Folgerichtig müßte es jedoch, von jenem theologischen Interesse her gedacht, zwei verschiedene Begriffe der ecclesia universalis geben: eine proprie dicta sive spiritualis vere credentium mit den übereinstimmende Merkmalen göttlichen Rechtes, und die ecclesia universalis permixta. Die Latenz der Heiligen — dieser verbindende Gedanke wird aaO nicht angeführt — führt zur Latenz der Kirche. Daß etwa gerade die Namenschristen als Träger außertheologischer Bindungen gegen die wahre unitas ecclesiae diese zur Partikularität, zur menschlichen Spaltung veranlassen, davon ist nicht die Rede: Denn dann müßte ja gerade die ecclesia spiritualis mit größter Dringlichkeit nach der Einheit als einem Signum und Prüfstein des ecclesia proprie dicta streben. Trotzdem bleibt sich nach diesem Verständnis grundsätzlich partikular.
Hier liegt entweder ein immanenter Widerspruch oder wir sind zu der Auslegung genötigt, daß die Internität und Latenz des Glaubens zu einer grundsätzlichen, unaufhebbaren Partikularität führt. Wie sich der Einzelne zu der Glaubensgemeinschaft verhält, wird dann zu einem weiteren Problem. Der universale Wahrheitsanspruch des partikularen, historischen Bekenntnisses wird dadurch zwar nicht aufgehoben, aber durch seine objektive Unentscheidbarkeit neutralisiert. Diese Partikularkirche weist auf eine radikale Subjektivität individueller oder historisch-kollektiver Art zurück, deren Gefälle sich erst allmählich durchsetzt, also in der Reformation selbst noch nicht erkennbar ist. Man muß also erst durch Offenlegung der Lücken in der Ekklesiologie wie durch Durchbrechen der Sperren den Weg für eine Klärung des Begriffs der universalen Kirche freimachen.
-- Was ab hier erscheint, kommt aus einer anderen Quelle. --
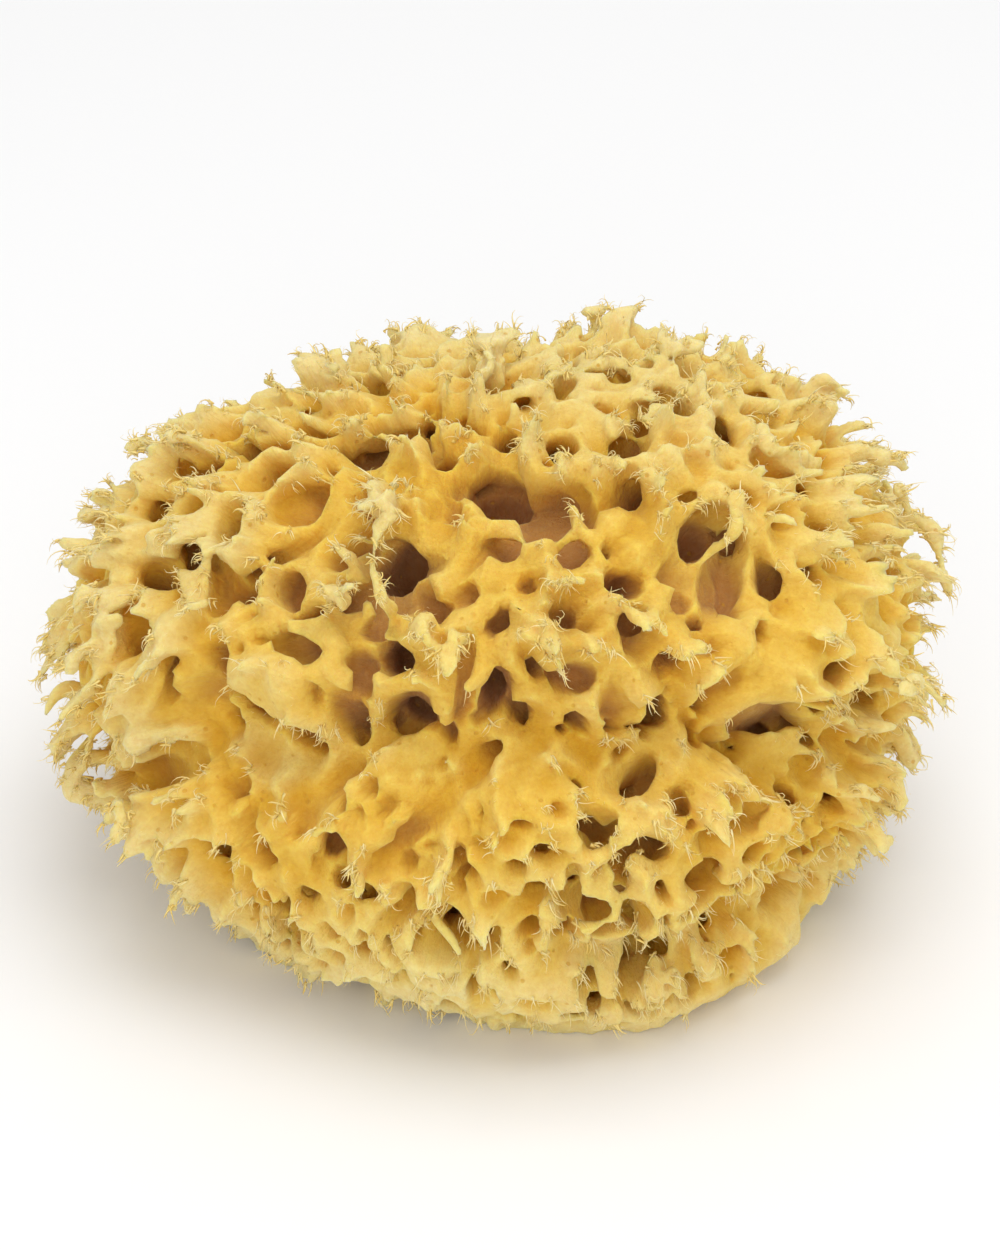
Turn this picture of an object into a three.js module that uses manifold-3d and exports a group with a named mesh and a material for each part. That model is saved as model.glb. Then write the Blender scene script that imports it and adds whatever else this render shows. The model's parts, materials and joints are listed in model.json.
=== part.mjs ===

Der Antrieb dazu ist freilich nicht durch eine theologische und kirchenrechtliche Denkbewegung gewonnen worden, sondern durch ein kirchengeschichtliches Ereignis. Wenn die Kirche sich nicht bewegt, bewegt sich auch die Theologie nicht. Dieses Ereignis ist die Entstehung und Ausbreitung der ökumenischen Bewegung. Mit einer beschämenden Langsamkeit, erst Jahrzehnte, nachdem die modernen Verkehrsmittel eine umfassende Kommunikation ermöglichten, haben die Christen in aller Welt auch den Trieb gezeigt, sich über traditionelle Grenzen hinweg zu begegnen und zusammenzuschließen. Eine der Linien dieser Arbeit ist von vornherein die an Fragen von Glauben und Kirchenverfassung gewesen. Die in partikularer Selbstbeschränkung lebenden Kirchen wurden genötigt, sich nicht nur mit einem reichen Bestände fremder, anstößiger Traditionen, sondern auch mit dem Problem der Einheit und Universalität der Kirche selbst auseinanderzusetzen.